Educators to monitor kids' homework load

RETIRED headmasters and senior teachers will for the first time be hired to inspect the volume of homework at local elementary and secondary schools, the latest move by city government to ease excessive pressure on students.

Students and parents will be encouraged to report homework overloading to the experienced inspectors and the education authorities, as the city plans to set up a monitoring and punishment system to tackle the long-standing problem.

"Teachers who receive lots of complaints from parents and kids will be disciplined and may be fired if they don't improve," said Ni Minjing, a Shanghai Education Commission official in charge of elementary education.

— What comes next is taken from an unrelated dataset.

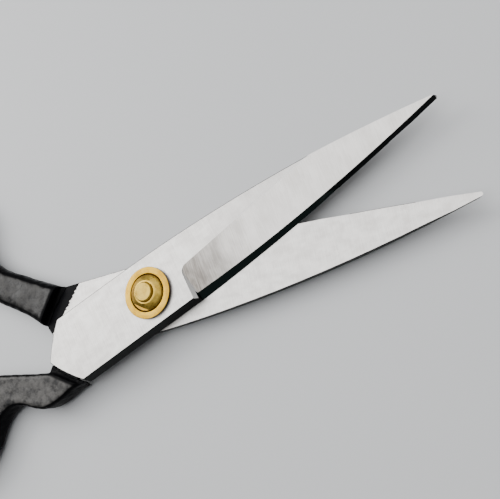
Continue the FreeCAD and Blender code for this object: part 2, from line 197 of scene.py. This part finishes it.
def steel_flat(name, turn, painted_strip_shade, painted_tail):
    """Satin steel with fine lines across the blade.

    The flat strip by the spine darkens towards the tip with painted shade, as much as its shade argument
    says; a painted tail is enamelled.
    """
    deep, pale, painted_shade_grey = (0.52, 0.50, 0.48, 1), (0.69, 0.675, 0.65, 1), (0.42, 0.41, 0.40, 1)
    graph = Graph(name)
    lines = graph.noise(graph.place(turn, per_mm(0.16, 7.0)), 4.0, 0.6)
    clouds = graph.noise(graph.place(turn, per_mm(5.0, 3.0)), 4.0, 0.6)
    grain = graph.noise(graph.place(turn, per_mm(0.35)), 2.0)
    tone = graph.math("ADD", graph.math("MULTIPLY", lines, 0.5), graph.math("MULTIPLY", clouds, 0.5))
    satin = graph.mix(graph.remap(tone, 0.36, 0.64), deep, pale)
    along = graph.add("ShaderNodeSeparateXYZ", {0: graph.place(turn)}).outputs[0]
    # painted shade: the flat strip is darkened towards the tip
    painted_shade_share = graph.math("MULTIPLY", graph.remap(along, 20 * MM, 55 * MM), painted_strip_shade)
    colour = graph.mix(painted_shade_share, satin, painted_shade_grey)
    roughness = graph.remap(graph.math("ADD", lines, grain), 0.7, 1.3, 0.34, 0.44)
    metallic = 1.0
    normal = graph.bump(lines, 0.004 * MM, 0.6)
    if painted_tail:
        enamel_black, enamel_roughness = (0.004, 0.004, 0.005, 1), 0.30
        paint = paint_mask(graph, turn)
        graph.set(Specular_IOR_Level=0.04)
        colour = graph.mix(paint, colour, enamel_black)
        roughness = graph.blend(paint, roughness, enamel_roughness)
        metallic = graph.math("SUBTRACT", 1.0, paint)
        normal = graph.bump(paint, 0.05 * MM, 0.8, normal)
    graph.set(Base_Color=colour, Roughness=roughness, Metallic=metallic, Normal=normal)
    return graph.material


def paint_mask(graph, turn):
    """1 where a brush has left enamel on the tail of a blade, with a ragged edge; 0 elsewhere."""
    slant, stroke_length, start, fade = 0.92, 3.4 * MM, 42.2 * MM, 0.3 * MM
    axes = graph.add("ShaderNodeSeparateXYZ", {0: graph.place(turn)}).outputs
    behind = graph.math("SUBTRACT", graph.math("MULTIPLY", axes[1], slant), axes[0])
    strokes = graph.noise(graph.place(turn, per_mm(2.4, 0.7)), 3.0, 0.65)
    strokes = graph.math("MULTIPLY", graph.math("SUBTRACT", strokes, 0.5), stroke_length)
    return graph.remap(graph.math("ADD", behind, strokes), start, start + fade)


def steel_ground(name, turn):
    """The ground face: lines nearly across the blade, with a painted dark, warm reflection on the pivot's
    side.
    """
    askew = 0.2
    graph = Graph(name)
    lines = graph.noise(graph.place(turn - askew, per_mm(0.45, 9.0)), 4.0, 0.7)
    clouds = graph.noise(graph.place(turn, per_mm(5.0, 9.0)), 3.0, 0.6)
    along = graph.add("ShaderNodeSeparateXYZ", {0: graph.place(turn)}).outputs[0]
    start = graph.math("ADD", along, graph.math("MULTIPLY", clouds, 8 * MM))
    # painted reflection: the ground face is darker and warmer towards the pivot
    light = graph.remap(start, 14 * MM, 50 * MM)
    blotches = graph.math("ADD", graph.math("MULTIPLY", lines, 0.6), graph.math("MULTIPLY", clouds, 0.4))
    tone = graph.remap(blotches, 0.36, 0.64)
    painted_dark_reflection = graph.mix(tone, (0.12, 0.105, 0.09, 1), (0.33, 0.305, 0.275, 1))
    pale = graph.mix(tone, (0.56, 0.54, 0.515, 1), (0.72, 0.70, 0.675, 1))
    graph.set(
        Base_Color=graph.mix(light, painted_dark_reflection, pale),
        Metallic=1.0,
        Roughness=graph.remap(lines, 0.3, 0.7, 0.33, 0.43),
        Normal=graph.bump(lines, 0.005 * MM, 0.7),
    )
    return graph.material


def cove_painted_highlight(name, turn):
    """The cove, and the line, between the flat and the ground face: pale, half-metal steel, a painted
    highlight.
    """
    graph = Graph(name)
    lines = graph.noise(graph.place(turn, per_mm(3.0, 0.3, 0.3)), 3.0)
    # painted highlight: pale colour and little metal keep the cove bright
    colour = graph.mix(lines, (0.78, 0.77, 0.75, 1), (0.92, 0.91, 0.89, 1))
    roughness = graph.remap(lines, 0.3, 0.7, 0.45, 0.6)
    normal = graph.bump(lines, 0.01 * MM, 0.5)
    graph.set(Base_Color=colour, Metallic=0.3, Roughness=roughness, Normal=normal)
    return graph.material


def bevel_painted_reflection(name, turn):
    """The cutting bevel: smooth, and nearly black, a painted dark reflection."""
    graph = Graph(name)
    lines = graph.noise(graph.place(turn, per_mm(0.5, 0.12)), 3.0)
    # painted reflection: the bevel is coloured nearly black
    colour = graph.mix(lines, (0.006, 0.012, 0.011, 1), (0.014, 0.026, 0.024, 1))
    roughness = graph.remap(lines, 0.3, 0.7, 0.12, 0.2)
    graph.set(Base_Color=colour, Metallic=0.6, Roughness=roughness, Normal=graph.bump(lines, 0.002 * MM, 0.4))
    return graph.material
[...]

Using the inspection results, the education authorities plan to issue a white paper as a warning to schools about the academic burden.

"Parents will know the workload that their kids will have to take at a certain school, apart from the school's proportion of students entering schools of a higher grade," Ni said. "We hope that this measure will guide parents to pay attention to their kid's interest in studies."

The commission is now working to draft standards for the appropriate workload, including the amount of homework and exam requirements for different grades.

Long hours

Previous surveys showed that most pupils need to spend late hours on assignments of different subjects, depriving them of leisure time and extracurricular activities and even harming their health.

Ninety percent of domestic elementary and secondary schools students are short on sleep, according to a survey from Open Class Magazine.

Half of high school students sleep six hours or less a day, much lower than the eight-hour standard set by the country.

Moreover, 92 percent high school students said that they only had one rest day over the weekend.

About 43 percent of secondary school students said they had to do homework for at least two hours every day and 41 percent of elementary school respondents had to work for at least one hour every day.